**DATA LISTING**
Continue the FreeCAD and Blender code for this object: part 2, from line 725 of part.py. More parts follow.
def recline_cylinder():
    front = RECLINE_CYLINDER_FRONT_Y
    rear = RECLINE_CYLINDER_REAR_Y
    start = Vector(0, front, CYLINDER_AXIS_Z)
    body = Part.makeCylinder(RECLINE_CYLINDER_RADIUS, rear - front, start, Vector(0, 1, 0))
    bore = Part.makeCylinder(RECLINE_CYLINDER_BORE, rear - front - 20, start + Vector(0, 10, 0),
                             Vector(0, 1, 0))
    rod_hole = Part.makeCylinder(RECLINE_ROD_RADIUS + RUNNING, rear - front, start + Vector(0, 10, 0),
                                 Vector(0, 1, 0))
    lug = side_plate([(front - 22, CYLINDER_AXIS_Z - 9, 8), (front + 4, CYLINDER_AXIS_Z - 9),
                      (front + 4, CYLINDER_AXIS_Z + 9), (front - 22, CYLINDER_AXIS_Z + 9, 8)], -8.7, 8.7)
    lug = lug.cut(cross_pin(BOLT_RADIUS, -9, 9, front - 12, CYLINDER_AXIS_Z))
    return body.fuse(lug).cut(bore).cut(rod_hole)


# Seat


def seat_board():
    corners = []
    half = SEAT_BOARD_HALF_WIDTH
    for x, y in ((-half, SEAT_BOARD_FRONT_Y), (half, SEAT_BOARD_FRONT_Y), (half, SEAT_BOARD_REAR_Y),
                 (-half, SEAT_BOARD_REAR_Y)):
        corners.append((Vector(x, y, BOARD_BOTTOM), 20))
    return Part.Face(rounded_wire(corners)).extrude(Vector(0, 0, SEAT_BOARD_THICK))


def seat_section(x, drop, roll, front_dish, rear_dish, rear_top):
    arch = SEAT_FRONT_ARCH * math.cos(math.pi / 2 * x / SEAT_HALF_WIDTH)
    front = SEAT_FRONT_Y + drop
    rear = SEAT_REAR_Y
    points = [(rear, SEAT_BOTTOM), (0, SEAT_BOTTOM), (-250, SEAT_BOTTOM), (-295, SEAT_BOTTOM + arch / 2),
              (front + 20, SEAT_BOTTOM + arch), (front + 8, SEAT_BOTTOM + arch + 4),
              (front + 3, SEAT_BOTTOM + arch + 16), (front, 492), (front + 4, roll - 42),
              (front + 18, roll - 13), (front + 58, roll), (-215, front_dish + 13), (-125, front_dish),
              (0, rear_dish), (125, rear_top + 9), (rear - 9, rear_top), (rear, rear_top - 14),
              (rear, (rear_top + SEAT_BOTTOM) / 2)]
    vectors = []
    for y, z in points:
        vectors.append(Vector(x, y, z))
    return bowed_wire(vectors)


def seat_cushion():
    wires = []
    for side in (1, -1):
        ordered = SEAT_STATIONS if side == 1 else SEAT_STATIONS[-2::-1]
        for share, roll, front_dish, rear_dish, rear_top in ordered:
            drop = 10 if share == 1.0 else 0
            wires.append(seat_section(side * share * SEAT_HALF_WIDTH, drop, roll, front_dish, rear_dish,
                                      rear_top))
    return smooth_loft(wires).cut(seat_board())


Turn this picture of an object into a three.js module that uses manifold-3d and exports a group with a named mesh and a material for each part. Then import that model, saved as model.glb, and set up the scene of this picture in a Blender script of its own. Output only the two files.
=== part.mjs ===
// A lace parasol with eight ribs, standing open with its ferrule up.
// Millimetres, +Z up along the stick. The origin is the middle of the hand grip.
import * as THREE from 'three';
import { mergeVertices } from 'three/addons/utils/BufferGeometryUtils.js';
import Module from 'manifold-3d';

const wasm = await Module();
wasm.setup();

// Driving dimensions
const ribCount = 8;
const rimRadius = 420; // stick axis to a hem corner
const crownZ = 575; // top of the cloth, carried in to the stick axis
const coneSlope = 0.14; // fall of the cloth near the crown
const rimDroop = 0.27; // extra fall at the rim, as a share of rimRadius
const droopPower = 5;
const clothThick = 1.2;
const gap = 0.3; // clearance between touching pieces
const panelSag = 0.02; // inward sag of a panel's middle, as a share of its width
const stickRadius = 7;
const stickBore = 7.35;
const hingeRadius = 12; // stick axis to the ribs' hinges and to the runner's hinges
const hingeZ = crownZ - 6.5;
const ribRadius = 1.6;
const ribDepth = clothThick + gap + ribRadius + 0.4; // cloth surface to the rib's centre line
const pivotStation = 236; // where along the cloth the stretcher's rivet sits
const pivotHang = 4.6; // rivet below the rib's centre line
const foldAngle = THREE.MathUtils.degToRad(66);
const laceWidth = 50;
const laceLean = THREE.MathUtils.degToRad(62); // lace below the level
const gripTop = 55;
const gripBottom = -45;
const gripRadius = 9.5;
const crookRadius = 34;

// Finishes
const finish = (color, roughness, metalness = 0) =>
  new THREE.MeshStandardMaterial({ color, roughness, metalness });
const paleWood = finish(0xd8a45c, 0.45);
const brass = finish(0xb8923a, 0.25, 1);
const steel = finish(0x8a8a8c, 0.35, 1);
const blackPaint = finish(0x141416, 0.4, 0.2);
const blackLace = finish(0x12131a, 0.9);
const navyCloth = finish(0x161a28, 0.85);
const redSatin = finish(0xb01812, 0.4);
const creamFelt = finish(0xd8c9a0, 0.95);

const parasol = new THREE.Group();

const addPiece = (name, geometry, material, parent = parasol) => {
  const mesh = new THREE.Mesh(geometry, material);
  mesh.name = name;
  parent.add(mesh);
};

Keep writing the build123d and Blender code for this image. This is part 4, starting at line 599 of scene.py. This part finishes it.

**AIM**
From the records above, extract every line exactly as it stands.

**SOLUTION FOR THIS EXERCISE**
Continue the FreeCAD and Blender code for this object: part 2, from line 725 of part.py. More parts follow.
def recline_cylinder():
    front = RECLINE_CYLINDER_FRONT_Y
    rear = RECLINE_CYLINDER_REAR_Y
    start = Vector(0, front, CYLINDER_AXIS_Z)
    body = Part.makeCylinder(RECLINE_CYLINDER_RADIUS, rear - front, start, Vector(0, 1, 0))
    bore = Part.makeCylinder(RECLINE_CYLINDER_BORE, rear - front - 20, start + Vector(0, 10, 0),
                             Vector(0, 1, 0))
    rod_hole = Part.makeCylinder(RECLINE_ROD_RADIUS + RUNNING, rear - front, start + Vector(0, 10, 0),
                                 Vector(0, 1, 0))
    lug = side_plate([(front - 22, CYLINDER_AXIS_Z - 9, 8), (front + 4, CYLINDER_AXIS_Z - 9),
                      (front + 4, CYLINDER_AXIS_Z + 9), (front - 22, CYLINDER_AXIS_Z + 9, 8)], -8.7, 8.7)
    lug = lug.cut(cross_pin(BOLT_RADIUS, -9, 9, front - 12, CYLINDER_AXIS_Z))
    return body.fuse(lug).cut(bore).cut(rod_hole)


# Seat


def seat_board():
    corners = []
    half = SEAT_BOARD_HALF_WIDTH
    for x, y in ((-half, SEAT_BOARD_FRONT_Y), (half, SEAT_BOARD_FRONT_Y), (half, SEAT_BOARD_REAR_Y),
                 (-half, SEAT_BOARD_REAR_Y)):
        corners.append((Vector(x, y, BOARD_BOTTOM), 20))
    return Part.Face(rounded_wire(corners)).extrude(Vector(0, 0, SEAT_BOARD_THICK))


def seat_section(x, drop, roll, front_dish, rear_dish, rear_top):
    arch = SEAT_FRONT_ARCH * math.cos(math.pi / 2 * x / SEAT_HALF_WIDTH)
    front = SEAT_FRONT_Y + drop
    rear = SEAT_REAR_Y
    points = [(rear, SEAT_BOTTOM), (0, SEAT_BOTTOM), (-250, SEAT_BOTTOM), (-295, SEAT_BOTTOM + arch / 2),
              (front + 20, SEAT_BOTTOM + arch), (front + 8, SEAT_BOTTOM + arch + 4),
              (front + 3, SEAT_BOTTOM + arch + 16), (front, 492), (front + 4, roll - 42),
              (front + 18, roll - 13), (front + 58, roll), (-215, front_dish + 13), (-125, front_dish),
              (0, rear_dish), (125, rear_top + 9), (rear - 9, rear_top), (rear, rear_top - 14),
              (rear, (rear_top + SEAT_BOTTOM) / 2)]
    vectors = []
    for y, z in points:
        vectors.append(Vector(x, y, z))
    return bowed_wire(vectors)


def seat_cushion():
    wires = []
    for side in (1, -1):
        ordered = SEAT_STATIONS if side == 1 else SEAT_STATIONS[-2::-1]
        for share, roll, front_dish, rear_dish, rear_top in ordered:
            drop = 10 if share == 1.0 else 0
            wires.append(seat_section(side * share * SEAT_HALF_WIDTH, drop, roll, front_dish, rear_dish,
                                      rear_top))
    return smooth_loft(wires).cut(seat_board())


Turn this picture of an object into a three.js module that uses manifold-3d and exports a group with a named mesh and a material for each part. Then import that model, saved as model.glb, and set up the scene of this picture in a Blender script of its own. Output only the two files.
=== part.mjs ===
// A lace parasol with eight ribs, standing open with its ferrule up.
// Millimetres, +Z up along the stick. The origin is the middle of the hand grip.
import * as THREE from 'three';
import { mergeVertices } from 'three/addons/utils/BufferGeometryUtils.js';
import Module from 'manifold-3d';

const wasm = await Module();
wasm.setup();

// Driving dimensions
const ribCount = 8;
const rimRadius = 420; // stick axis to a hem corner
const crownZ = 575; // top of the cloth, carried in to the stick axis
const coneSlope = 0.14; // fall of the cloth near the crown
const rimDroop = 0.27; // extra fall at the rim, as a share of rimRadius
const droopPower = 5;
const clothThick = 1.2;
const gap = 0.3; // clearance between touching pieces
const panelSag = 0.02; // inward sag of a panel's middle, as a share of its width
const stickRadius = 7;
const stickBore = 7.35;
const hingeRadius = 12; // stick axis to the ribs' hinges and to the runner's hinges
const hingeZ = crownZ - 6.5;
const ribRadius = 1.6;
const ribDepth = clothThick + gap + ribRadius + 0.4; // cloth surface to the rib's centre line
const pivotStation = 236; // where along the cloth the stretcher's rivet sits
const pivotHang = 4.6; // rivet below the rib's centre line
const foldAngle = THREE.MathUtils.degToRad(66);
const laceWidth = 50;
const laceLean = THREE.MathUtils.degToRad(62); // lace below the level
const gripTop = 55;
const gripBottom = -45;
const gripRadius = 9.5;
const crookRadius = 34;

// Finishes
const finish = (color, roughness, metalness = 0) =>
  new THREE.MeshStandardMaterial({ color, roughness, metalness });
const paleWood = finish(0xd8a45c, 0.45);
const brass = finish(0xb8923a, 0.25, 1);
const steel = finish(0x8a8a8c, 0.35, 1);
const blackPaint = finish(0x141416, 0.4, 0.2);
const blackLace = finish(0x12131a, 0.9);
const navyCloth = finish(0x161a28, 0.85);
const redSatin = finish(0xb01812, 0.4);
const creamFelt = finish(0xd8c9a0, 0.95);

const parasol = new THREE.Group();

const addPiece = (name, geometry, material, parent = parasol) => {
  const mesh = new THREE.Mesh(geometry, material);
  mesh.name = name;
  parent.add(mesh);
};

Keep writing the build123d and Blender code for this image. This is part 4, starting at line 599 of scene.py. This part finishes it.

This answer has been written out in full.